Doesn’t this guy look like a sea creature? The seeds remind me of Nemo…
How was I lucky enough to get a Charentais?
My melon came from the kiwi farmer at the Civic Center Farmer’s Market. Get this, the kiwi vendor disappears for months, then shows up last week with the best peaches of the season: Cling peaches with the texture and flavor of mangoes (that’s only a slight exaggeration). As I was standing there eyeing the cling peaches and begging for kiwis, a couple walked up and said… “Hey you are our kiwi guy!!!” - we all welcome the return of the kiwi farmer because everything he sells is spectacular, hence this Charentais. This farm stand is also where I got those amazing French Sugarplums… have you roasted some yet?
Most people (that eat meat) pair cantaloupes with prosciutto but I find the combination too overpowering for this particular specimen of exquisite melon. I choose to serve it chilled and shaved with a bit of fresh ricotta, a drizzle of honey, and pistachios. Then, I melt onto the floor from happiness.

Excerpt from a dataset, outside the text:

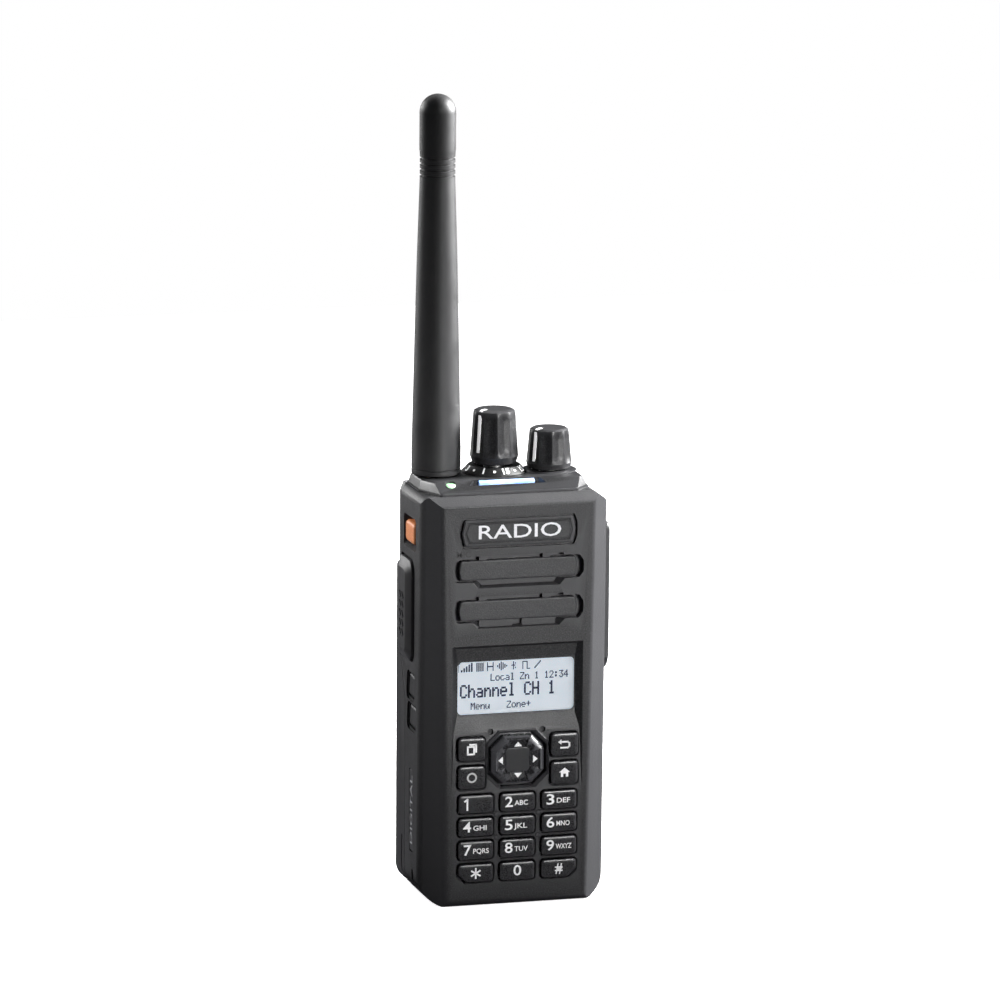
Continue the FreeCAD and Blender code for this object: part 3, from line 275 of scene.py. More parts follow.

Option number two would be Charentais melon with fresh Burrata cheese, a sorrel infused oil, and julienne mint. I usually get my burrata from AG Ferrari, who recently told us that the FDA has been “cracking down” on products… I don’t even know what that means, but I think I need another burrata retailer. For now though, I like the balance of ricotta and honey.
This would be perfect for a quick refreshing breakfast or a delightful end to a heavy meal (like the pizza I had today)… I used my ceramic vegetable peeler for these.
August 23rd, 2012 § § permalink
There’s something heretical about the oralgasmic nature of honey roasted sugar plums; its decadent, syrupy warmth prompting a sweet parting from the purity of raw fruits. It is certainly unnecessary but absolutely irresistible.
The Bible should be revised to say:
And when the woman saw that the tree was good for food, and that it was pleasant to the eyes, and a tree to be desired to make one wise, she took of the fruit thereof, and did roast it with melted butter and honey, with a touch of vanilla, and gave none unto her husband with her; for it was too delicious.
You see, this makes Eve a terrible sinner, evil and selfish, but it would make her an excellent gourmandize, capable of transforming the beauty of crisp summer sweetness into the opening hints of autumn’s comfort. Here, a creamy concoction of milky Irish cut oats provides a soothing canvas from which the honey flavored fruits float and sing that siren song of sugary sins. Did I mention that melted butter, honey, and vanilla tastes like chocolate?
To Roast Sugar Plums:I’d be hesitant to replace other stone fruits for this recipe unless they are ripe and super firm.
for 4 fresh French sugar plums (also called fresh French prunes)
1 TB honey
1 TB unsalted sweet cream butter
dash of vanilla extract
+ Preheat oven to 400°F
+ Halve the plums and remove pits.
+ Place honey, butter, and vanilla in a microwave-safe bowl and heat until butter is melted. Mix well and toss plums in this mixture. Place plums cut side down and roast for 15 minutes. Save remainder of honey/butter sauce for topping roasted fruits.
+ Serve over creamy oatmeal or creamy barley or creamy wheat berries…
August 11th, 2012 § § permalink
Everything turns violently ensanguined when you add beets to them, but in the midst of their bloody bliss is the promise of chilled summer borscht, red velvet cakes, or roseate risottos. And then there’s beet pancakes…
I fell for these crimson colored pancakes in Kim Boyce’s Good to the Grain… though the trouble in cooking pancakes has to do with self-control, a virtue I am constantly in want of. I eat them as soon as each one is done so I never get a lovely stack to share. The brilliant solution was to get someone else to cook them (aka, the boyfriend). I roasted some beets the previous night while baking focaccia and pureed them in advance so they could be quickly prepared for breakfast.
This recipe made so many pancakes we had to find a 4th person to finish the whole stack. This is probably because they are made with quinoa and whole wheat flours. Is it just me or do they triple in size upon consumption? The mascarpone adds a creamy honeyed texture that elevates this pancake to a extraordinary brunch. Also, fresh berries are a must. I’m already glum thinking about these dwindling days of summer.
Recipe Modified from Kim Boyce’s Good to the Grain
1/2 c. quinoa flour
1/2 c. whole wheat flour
1 c. all purpose flour
3 TB brown sugar
1 TB baking powder
3/4 ts. salt
1/2 c. cooked and pureed beets (roast covered in a 400 °F for about 1 hour, puree in food processor until smooth)
1 1/2 cups whole milk
1/3 c. plain yogurt
3 TB unsalted butter, melted and cooled
Fresh berries (I heat mine in a small sauce pan with some sugar to help them release their juices)
+ Sift together dry ingredients.
+ In a separate bowl, whisk together wet ingredients. Gently fold wet into dry mix with a rubber spatula.
+ Cook pancakes 1/4 c. at a time.
* This batter should be used the day it is made though Kim suggests thinning it out with 1 TB of milk at a time if storing overnight.